— WRITTEN TASK —
Say how many lines hold the string "FreeCAD", and nothing more.

— RECORDS TO USE —
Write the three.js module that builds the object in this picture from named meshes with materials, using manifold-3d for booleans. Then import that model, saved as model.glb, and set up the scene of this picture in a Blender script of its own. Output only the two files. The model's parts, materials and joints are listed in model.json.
---
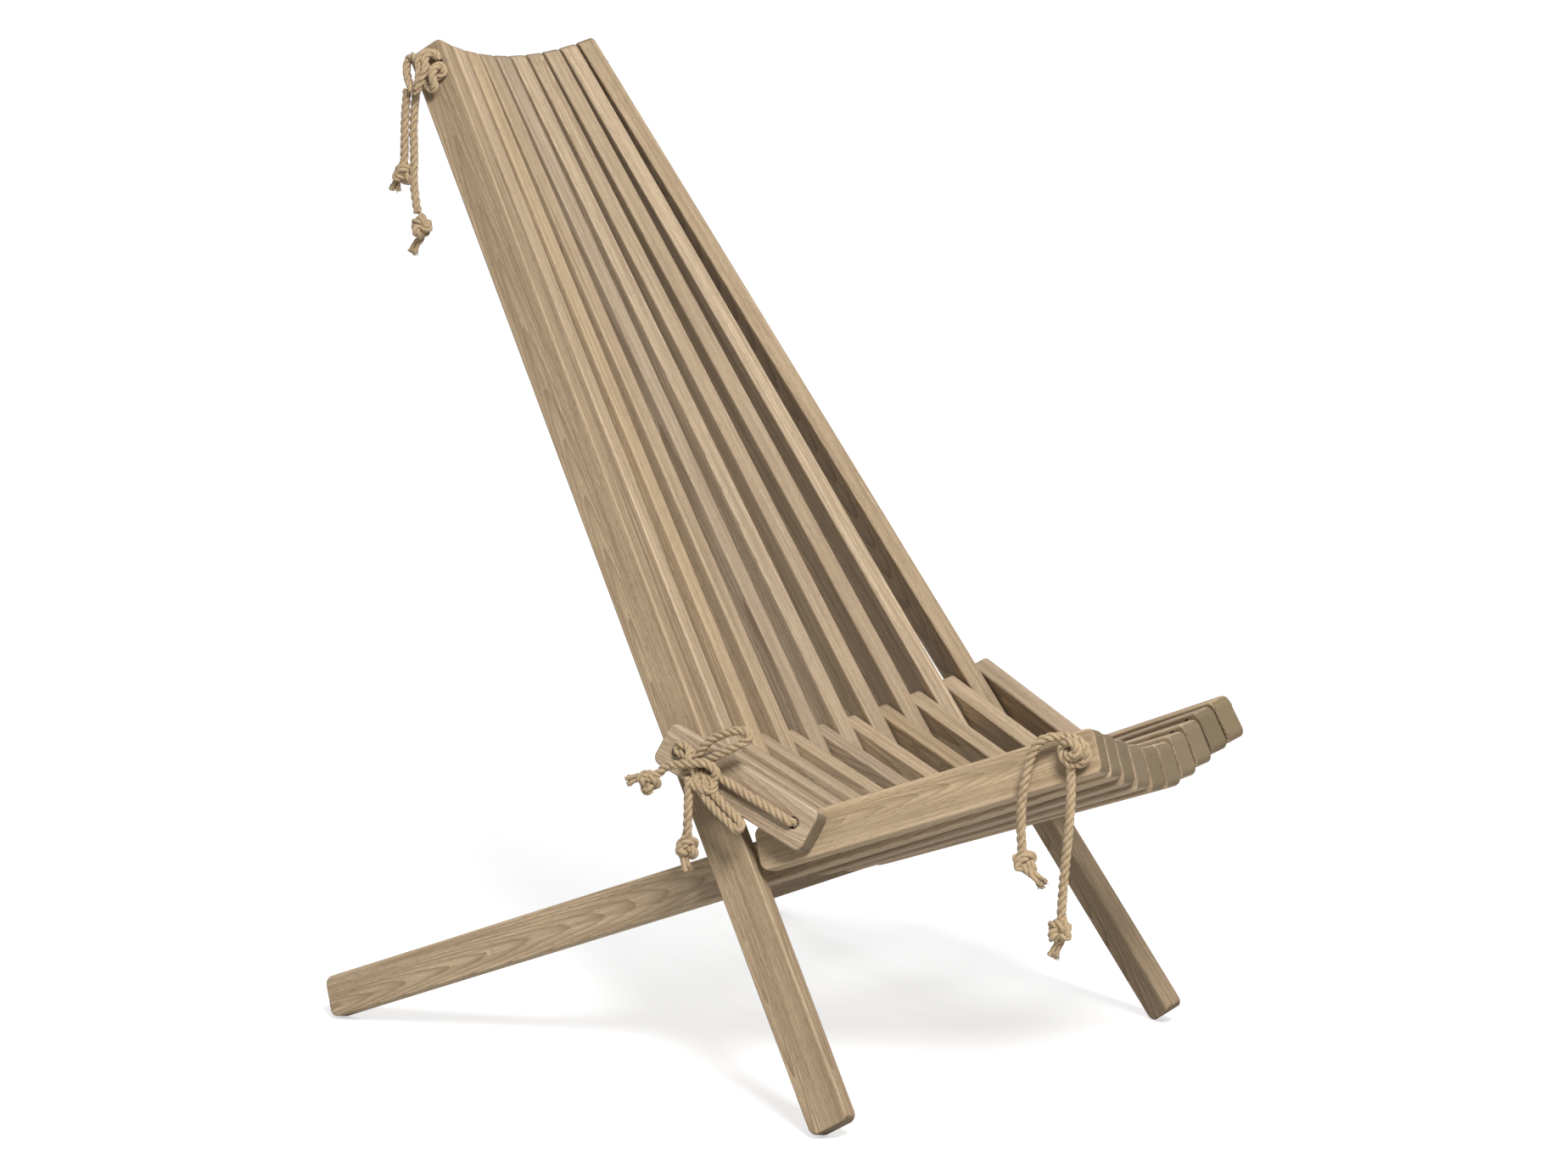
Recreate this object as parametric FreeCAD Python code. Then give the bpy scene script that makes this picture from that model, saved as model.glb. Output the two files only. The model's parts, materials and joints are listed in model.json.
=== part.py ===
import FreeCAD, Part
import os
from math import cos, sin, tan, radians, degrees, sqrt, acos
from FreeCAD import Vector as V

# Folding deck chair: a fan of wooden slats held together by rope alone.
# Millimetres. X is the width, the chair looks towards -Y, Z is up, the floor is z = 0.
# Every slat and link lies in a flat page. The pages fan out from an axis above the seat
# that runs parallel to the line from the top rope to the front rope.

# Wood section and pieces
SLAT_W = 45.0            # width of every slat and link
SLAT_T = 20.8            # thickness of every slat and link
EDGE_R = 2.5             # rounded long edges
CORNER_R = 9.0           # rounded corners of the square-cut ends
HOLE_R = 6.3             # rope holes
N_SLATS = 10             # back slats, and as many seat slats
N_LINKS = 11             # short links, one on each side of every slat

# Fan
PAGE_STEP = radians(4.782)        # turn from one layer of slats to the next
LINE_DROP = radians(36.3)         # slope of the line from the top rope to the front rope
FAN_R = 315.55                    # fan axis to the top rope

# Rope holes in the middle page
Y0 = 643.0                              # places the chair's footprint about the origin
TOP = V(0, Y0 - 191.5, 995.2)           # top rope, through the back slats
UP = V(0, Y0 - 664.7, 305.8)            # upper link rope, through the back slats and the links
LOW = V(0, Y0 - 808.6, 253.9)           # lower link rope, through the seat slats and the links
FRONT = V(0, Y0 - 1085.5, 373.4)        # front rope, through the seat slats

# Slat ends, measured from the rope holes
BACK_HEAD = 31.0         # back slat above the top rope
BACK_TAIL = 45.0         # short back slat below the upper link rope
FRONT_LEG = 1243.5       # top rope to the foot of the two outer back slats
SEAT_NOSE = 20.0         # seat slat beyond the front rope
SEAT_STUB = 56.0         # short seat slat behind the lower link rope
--
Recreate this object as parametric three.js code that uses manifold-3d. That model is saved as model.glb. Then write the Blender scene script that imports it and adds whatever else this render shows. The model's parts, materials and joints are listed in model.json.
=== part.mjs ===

— PROBLEM SOLUTION —
3